- Incumbent
- Assumed office 7 January 2025
- Constituency: Bibiani-Anhwiaso-Bekwai

Personal details
- Born: November 25, 1967 (age 58) Ghana
- Party: National Democratic Congress
- Education: Drobo Secondary School; Kumasi High School; University of Ghana; University of Maryland University College;
- Occupation: Politician, Businessman
- Profession: CEO

= Bright Asamoah Brefo =

Ghanaian politician (born 1967)

Bright Asamoah Brefo (born 25 November 1967) is a Ghanaian politician and Member of Parliament for the Bibiani-Anhwiaso-Bekwai constituency. He is a member of the National Democratic Congress (NDC) and was elected during the 2024 Ghanaian general election.
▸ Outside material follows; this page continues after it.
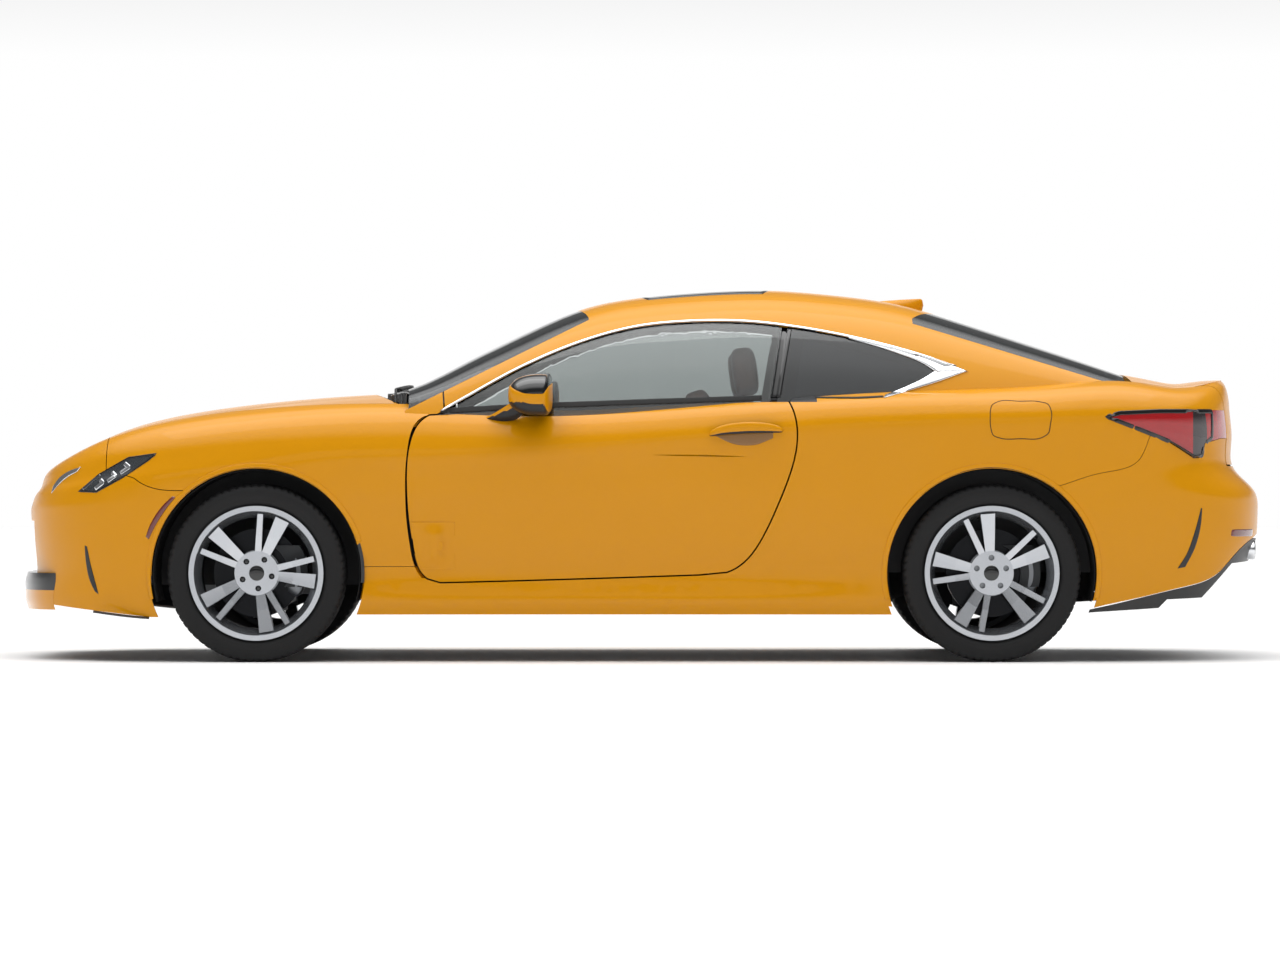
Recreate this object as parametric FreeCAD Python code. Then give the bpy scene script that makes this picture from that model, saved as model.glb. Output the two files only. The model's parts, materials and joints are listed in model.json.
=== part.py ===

== Early life and education ==
Brefo was born on 25 November 1967. He obtained his GCE Ordinary Level Certificate from Drobo Secondary School in 1988 and his GCE Advanced Level Certificate from Kumasi High School in 1990. He later earned a Bachelor of Arts degree in Political Science and Linguistics from the University of Ghana in 1997.

In 2009, he completed a Master of Science degree at the University of Maryland University College, and in 2010, he earned a Master of Business Administration (MBA) from the same institution.

== Career ==
Before entering politics, Brefo held various positions in both Ghana and the United States. He served as a District Manager at Akuafo Adamfo Marketing Company and at Cashpro Company Ltd, where he also worked as a Port Officer. He later worked as an Independent Associate at Pre-Paid Legal Insurance USA, Inc., and is currently self-employed as a Chief Executive Officer (CEO).

== Political career ==
Brefo was elected as the NDC parliamentary candidate for the Bibiani-Anhwiaso-Bekwai constituency in the party’s internal primaries. He went on to win the seat in the 2024 parliamentary elections, representing the constituency in Ghana’s Ninth Parliament of the Fourth Republic.